→ **Aim**
Extract each record and reproduce it exactly.

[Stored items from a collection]
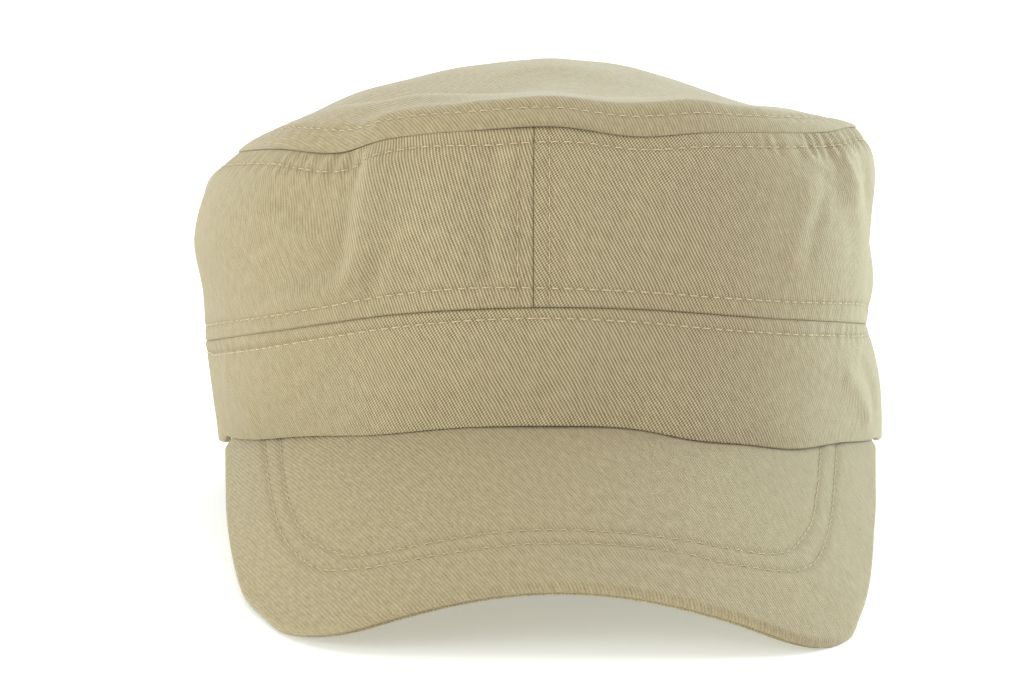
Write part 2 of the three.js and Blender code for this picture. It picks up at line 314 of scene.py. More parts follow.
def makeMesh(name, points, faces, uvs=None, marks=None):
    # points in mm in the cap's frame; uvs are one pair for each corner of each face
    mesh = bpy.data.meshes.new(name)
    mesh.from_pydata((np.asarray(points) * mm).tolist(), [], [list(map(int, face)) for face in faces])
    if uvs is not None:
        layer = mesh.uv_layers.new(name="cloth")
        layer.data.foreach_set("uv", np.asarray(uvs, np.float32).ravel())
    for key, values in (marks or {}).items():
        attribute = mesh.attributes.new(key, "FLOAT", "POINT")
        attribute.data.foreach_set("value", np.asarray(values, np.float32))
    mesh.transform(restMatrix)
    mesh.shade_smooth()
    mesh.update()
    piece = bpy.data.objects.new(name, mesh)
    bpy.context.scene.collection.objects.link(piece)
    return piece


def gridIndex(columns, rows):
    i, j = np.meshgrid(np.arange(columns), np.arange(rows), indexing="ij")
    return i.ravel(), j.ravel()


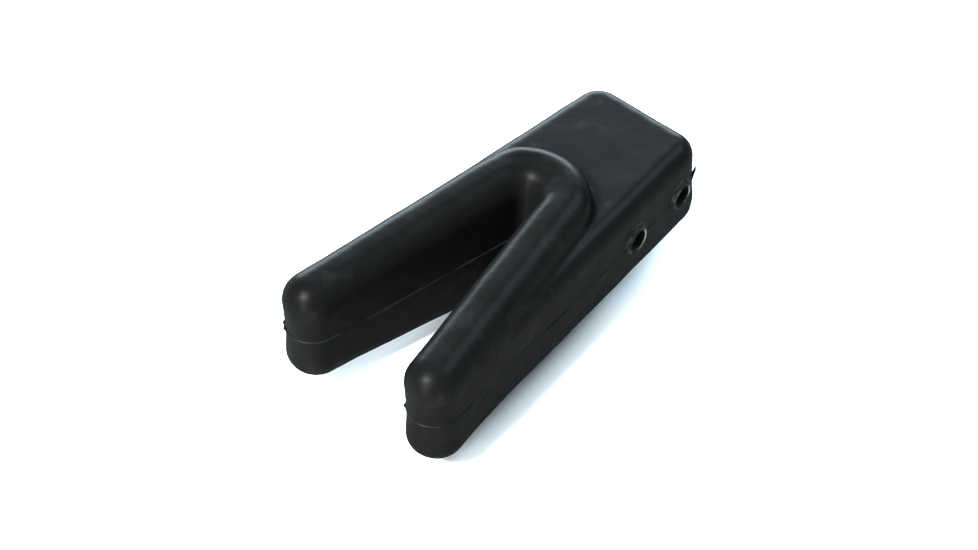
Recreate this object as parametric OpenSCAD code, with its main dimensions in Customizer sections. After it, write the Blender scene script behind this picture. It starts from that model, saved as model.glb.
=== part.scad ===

→ **Answer for this exercise**
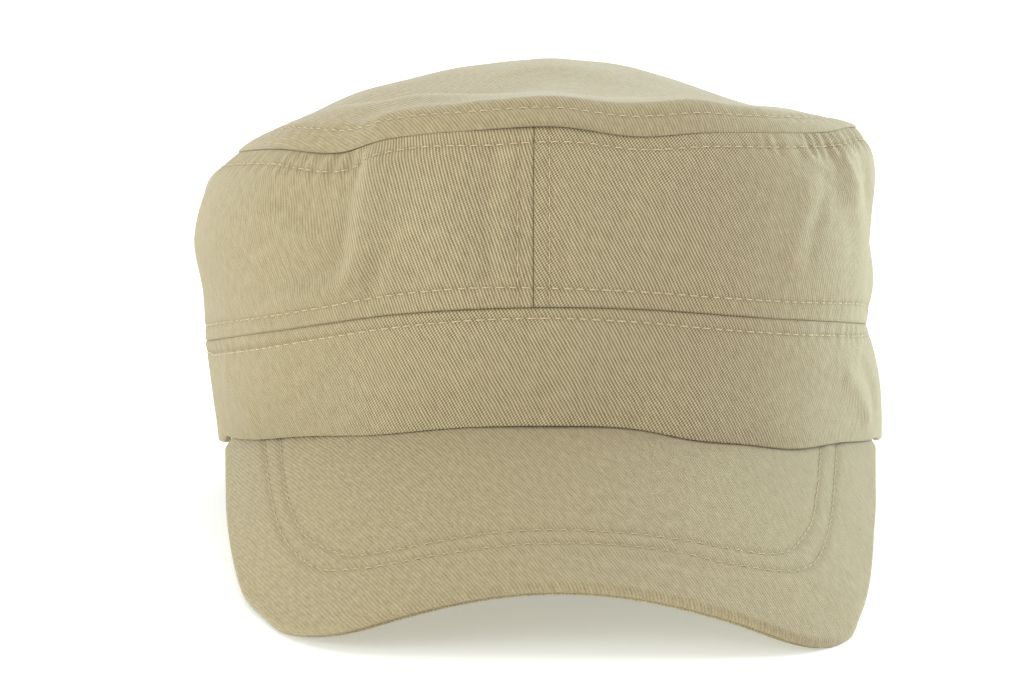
Write part 2 of the three.js and Blender code for this picture. It picks up at line 314 of scene.py. More parts follow.
def makeMesh(name, points, faces, uvs=None, marks=None):
    # points in mm in the cap's frame; uvs are one pair for each corner of each face
    mesh = bpy.data.meshes.new(name)
    mesh.from_pydata((np.asarray(points) * mm).tolist(), [], [list(map(int, face)) for face in faces])
    if uvs is not None:
        layer = mesh.uv_layers.new(name="cloth")
        layer.data.foreach_set("uv", np.asarray(uvs, np.float32).ravel())
    for key, values in (marks or {}).items():
        attribute = mesh.attributes.new(key, "FLOAT", "POINT")
        attribute.data.foreach_set("value", np.asarray(values, np.float32))
    mesh.transform(restMatrix)
    mesh.shade_smooth()
    mesh.update()
    piece = bpy.data.objects.new(name, mesh)
    bpy.context.scene.collection.objects.link(piece)
    return piece


def gridIndex(columns, rows):
    i, j = np.meshgrid(np.arange(columns), np.arange(rows), indexing="ij")
    return i.ravel(), j.ravel()


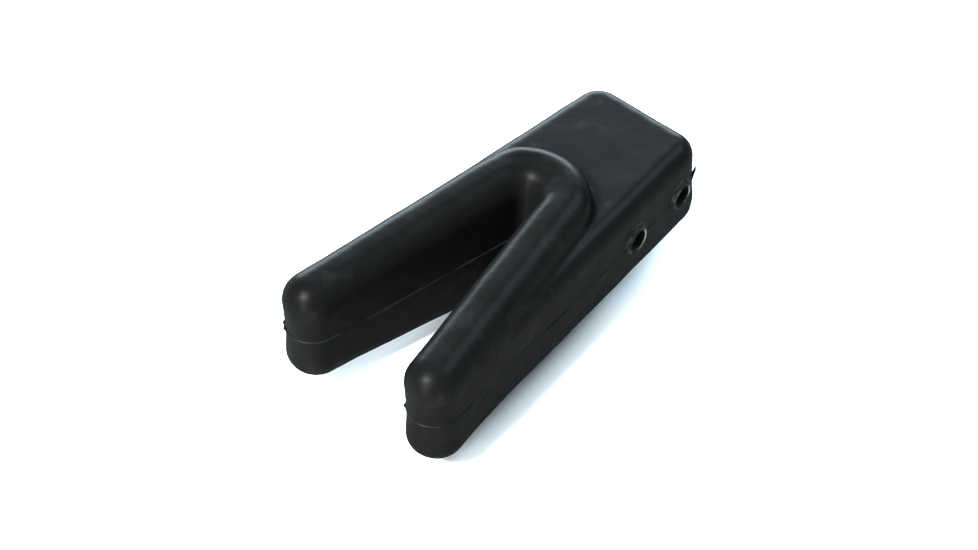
Recreate this object as parametric OpenSCAD code, with its main dimensions in Customizer sections. After it, write the Blender scene script behind this picture. It starts from that model, saved as model.glb.
=== part.scad ===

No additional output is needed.